## BEGIN Collected data
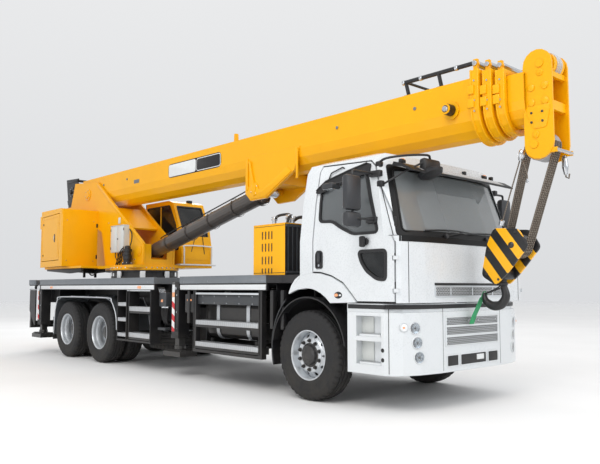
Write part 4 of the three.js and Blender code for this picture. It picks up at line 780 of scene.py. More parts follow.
def hookBody():
    v = hookValues
    x, z = v["sheave"]
    cheeks, iron, hook = Shape(), Shape(), Shape()
    for k in range(v["ropes"] - 1):
        half = [(0.04, 0.02), (0.118, 0.02), (0.124, 0.014), (0.106, 0.006)]
        iron.lathe([(a, -b) for a, b in half] + [(0.104, 0)] + half[::-1], (x, (k - 1.5) * v["spread"] * 1.25, z), (0, 1, 0), 40,
                   closed=True)
    for s in (1, -1):
        low, high = [s * y for y in v["cheek"]]
        cheeks.prism(roundedOutline(v["outline"], 0.05), low, high, soft=0.006)
        iron.lathe([(0.034, 0.1), (0.034, 0.152), (0.028, 0.156), (0.02, 0.161)], (x, 0, z), (0, s, 0), 24)
        iron.bolts([(a, high, b) for a, b in v["boltsAt"]], (0, s, 0), 0.014, 0.01)
        iron.box(1.77, 1.79, s * 0.1, low, 1.40, 1.90)
        safety = [(1.865, s * 0.03, 1.36), (1.80, s * 0.034, 1.31), (1.70, s * 0.02, 1.27), (1.618, 0.0, 1.245)]
        hook.tube(safety, 0.008)
    piece("hookCheeks", cheeks, "hook", "crane_yellow", "hookHazard", replaces=("hook_block",))
    piece("hookSheaves", iron, "hook", "dark_steel", "darkSteel")
    hook.box(1.75, 1.93, -0.115, 0.115, 1.4, 1.51, soft=0.02)
    hook.lathe([(0.06, 0), (0.062, 0.03), (0.05, 0.035), (0.05, 0.07)], (1.835, 0, 1.335), (0, 0, 1), 24)
    route = curvePath(v["forging"], 6)
    girth = []
    for i in range(len(route)):
        swell = 0.036 + 0.014 * math.sin(math.pi * min(1, max(0, (i - 10) / (len(route) - 12))))
        girth.append(swell * (1 - 0.45 * max(0, (i - len(route) + 8) / 8)))
    hook.tube(route, girth, 14)
    piece("hookForging", hook, "hook", "dark_steel", "frameBlack", angle=50)


def hookRopes():
    v = hookValues
    (x, z), (lx, lz) = v["sheave"], v["low"]
    away = math.degrees(math.atan2(lz - z, lx - x))
    ropes, socket = Shape(), Shape()
    for k in range(v["ropes"]):
        y = (k - (v["ropes"] - 1) / 2) * v["spread"]
        fall = arcPoints(lx, lz, 0.162, away + 60, away + 92, 2) + arcPoints(x, z, 0.129, away + 92, away + 260, 14)
        fall += arcPoints(lx, lz, 0.162, away - 92, away - 60, 2)
        ropes.tube([(a, y, b) for a, b in fall], v["ropeRadius"])
    ropes.tube([(2.165, -0.125, 2.69), (2.04, -0.125, 2.34), (1.93, -0.125, 2.02)], 0.0075)
    ropes.hose([(2.175, -0.14, 2.70), (2.215, -0.14, 2.60), (2.24, -0.14, 2.52), (2.245, -0.14, 2.44)], 4, 0.0075)
    socket.lathe([(0.02, 0), (0.034, 0.02), (0.036, 0.06), (0.022, 0.11), (0.012, 0.125)], (2.196, -0.13, 2.775),
                 (-0.033, 0, -0.105), 16)
    socket.lathe([(0.013, 0), (0.013, 0.04)], (2.245, -0.14, 2.45), (0.03, 0, -1), 12)
    socket.lathe([(0.03, 0), (0.03, 0.05), (0.016, 0.06)], (1.915, -0.125, 1.985), (0.3, 0, 1), 14)
    piece("ropeSocket", socket, "hook", "galvanised", "brightSteel")
    piece("hoistRopes", ropes, "hook", "dark_steel", "steelRope", replaces=("hoist_ropes",), angle=60)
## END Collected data
◆ **Directive**:
Give an exact copy of all the data shown above.

◆ **Written response**:
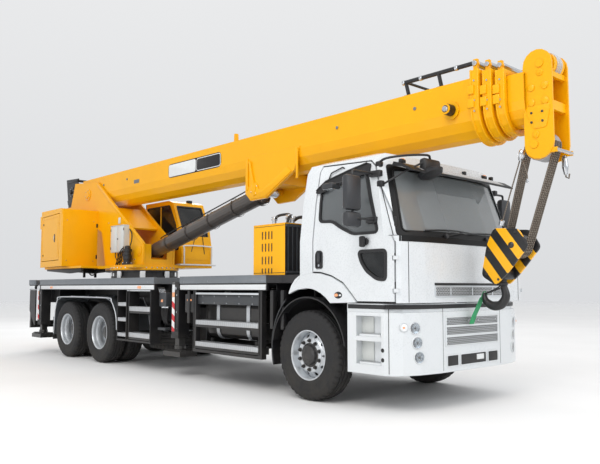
Write part 4 of the three.js and Blender code for this picture. It picks up at line 780 of scene.py. More parts follow.
def hookBody():
    v = hookValues
    x, z = v["sheave"]
    cheeks, iron, hook = Shape(), Shape(), Shape()
    for k in range(v["ropes"] - 1):
        half = [(0.04, 0.02), (0.118, 0.02), (0.124, 0.014), (0.106, 0.006)]
        iron.lathe([(a, -b) for a, b in half] + [(0.104, 0)] + half[::-1], (x, (k - 1.5) * v["spread"] * 1.25, z), (0, 1, 0), 40,
                   closed=True)
    for s in (1, -1):
        low, high = [s * y for y in v["cheek"]]
        cheeks.prism(roundedOutline(v["outline"], 0.05), low, high, soft=0.006)
        iron.lathe([(0.034, 0.1), (0.034, 0.152), (0.028, 0.156), (0.02, 0.161)], (x, 0, z), (0, s, 0), 24)
        iron.bolts([(a, high, b) for a, b in v["boltsAt"]], (0, s, 0), 0.014, 0.01)
        iron.box(1.77, 1.79, s * 0.1, low, 1.40, 1.90)
        safety = [(1.865, s * 0.03, 1.36), (1.80, s * 0.034, 1.31), (1.70, s * 0.02, 1.27), (1.618, 0.0, 1.245)]
        hook.tube(safety, 0.008)
    piece("hookCheeks", cheeks, "hook", "crane_yellow", "hookHazard", replaces=("hook_block",))
    piece("hookSheaves", iron, "hook", "dark_steel", "darkSteel")
    hook.box(1.75, 1.93, -0.115, 0.115, 1.4, 1.51, soft=0.02)
    hook.lathe([(0.06, 0), (0.062, 0.03), (0.05, 0.035), (0.05, 0.07)], (1.835, 0, 1.335), (0, 0, 1), 24)
    route = curvePath(v["forging"], 6)
    girth = []
    for i in range(len(route)):
        swell = 0.036 + 0.014 * math.sin(math.pi * min(1, max(0, (i - 10) / (len(route) - 12))))
        girth.append(swell * (1 - 0.45 * max(0, (i - len(route) + 8) / 8)))
    hook.tube(route, girth, 14)
    piece("hookForging", hook, "hook", "dark_steel", "frameBlack", angle=50)


def hookRopes():
    v = hookValues
    (x, z), (lx, lz) = v["sheave"], v["low"]
    away = math.degrees(math.atan2(lz - z, lx - x))
    ropes, socket = Shape(), Shape()
    for k in range(v["ropes"]):
        y = (k - (v["ropes"] - 1) / 2) * v["spread"]
        fall = arcPoints(lx, lz, 0.162, away + 60, away + 92, 2) + arcPoints(x, z, 0.129, away + 92, away + 260, 14)
        fall += arcPoints(lx, lz, 0.162, away - 92, away - 60, 2)
        ropes.tube([(a, y, b) for a, b in fall], v["ropeRadius"])
    ropes.tube([(2.165, -0.125, 2.69), (2.04, -0.125, 2.34), (1.93, -0.125, 2.02)], 0.0075)
    ropes.hose([(2.175, -0.14, 2.70), (2.215, -0.14, 2.60), (2.24, -0.14, 2.52), (2.245, -0.14, 2.44)], 4, 0.0075)
    socket.lathe([(0.02, 0), (0.034, 0.02), (0.036, 0.06), (0.022, 0.11), (0.012, 0.125)], (2.196, -0.13, 2.775),
                 (-0.033, 0, -0.105), 16)
    socket.lathe([(0.013, 0), (0.013, 0.04)], (2.245, -0.14, 2.45), (0.03, 0, -1), 12)
    socket.lathe([(0.03, 0), (0.03, 0.05), (0.016, 0.06)], (1.915, -0.125, 1.985), (0.3, 0, 1), 14)
    piece("ropeSocket", socket, "hook", "galvanised", "brightSteel")
    piece("hoistRopes", ropes, "hook", "dark_steel", "steelRope", replaces=("hoist_ropes",), angle=60)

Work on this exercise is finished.